Wednesday, September 21, 2011

Happy 20th Anniversary, my Independent Armenia

  • I am from the first generation of kids of Independent Armenia to go to school in September 1991. 
  • I remember seeing tanks from the window of my school (it was Charents school on Amiryan str.)
  • I remember the the war, the dark and cold years and studying under the candle light. And then one day the electricity turned back on and didn't go off again. 
  • I remember watching how Lenin's statue was dismantled and moved out of the Republic Square. 
  • I remember watching how the Armenian tricolor was raised on the Republic Square for the first time. I was standing there, holding my dad's hand. 
  • I've seen the developing free and independent Artsakh.
  • I've been standing, captivated and holding breath, in front of the newly renovated Republic Square fountains for the first time admiring the singing and dancing show.
  • I've been following the preparations for the 20th anniversary celebrations and I feel proud. 
  • I have seen the worst times of my independent country and me and my children will see its best times.

Few days ago friends were discussing their plans of moving to study/work abroad and have the life they deserve and want. Then someone asked me where do I want to move to? This is not a question I would think twice before answering. I don't usually go into such discussions and I never blame anyone for planning or actually leaving the country for a better life. However, for myself, I can never imagine living permanently abroad. Even in my beloved Italy. Few months at most. And it's not an exaggeration and not a selfless patriotic decision. I do truly feel good living here and I don't care about the fact that I would be earning much more and would have a more secured life if i moved to some western country. I'm not blind and I see the development here and I see the role I can have in it.

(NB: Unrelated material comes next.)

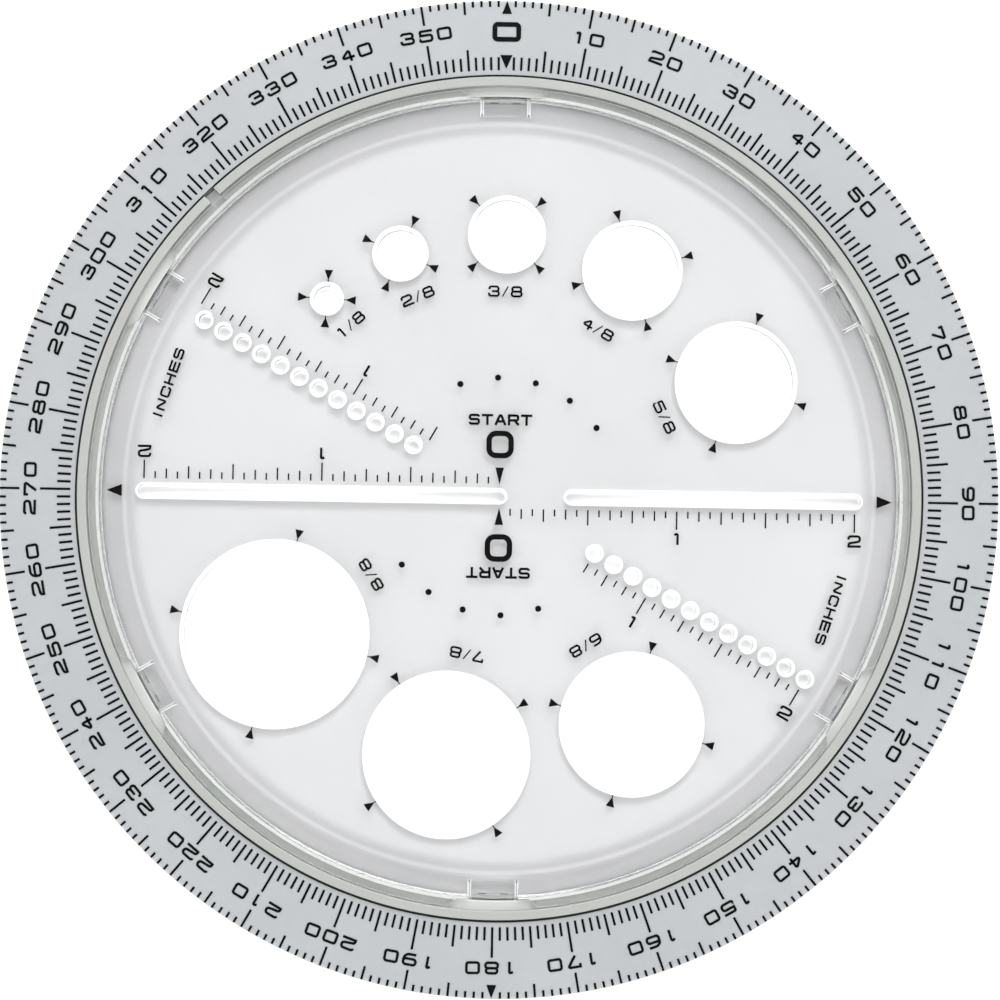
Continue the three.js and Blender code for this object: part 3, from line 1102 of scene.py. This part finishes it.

There are people who constantly criticize all good and bad initiatives (some even do manage to present entirely good and worthy things from the worst possible angle), point out all the mistakes and shortcomings of the authorities, alarm about problems and spread out all the negativity. That's their way of trying to make a change. As for me, I prefer to cross the street on the green light, never throw anything on the street, admire and share news about all the good initiatives and notice the smallest steps in the development. In my inner circle of friends there are people who are optimistic about the country's future, preferred to stay and work in the country despite of the numberless opportunities to move away. They don't spend most of their time complaining, instead, they actually try to work things out and help others to work things out with a positive attitude. I know how I can contribute to my country's prosperity and I will do it. One step at a time.

This is my post from 3 years ago: Independent Armenia -17


Karen Avetyan said...

Really impressive speech, I just couldn't silently pass by.

Lia said...

Love it, Arp !!!! this is a great blog post!!! thank you for sharing you thoughts on this!!!!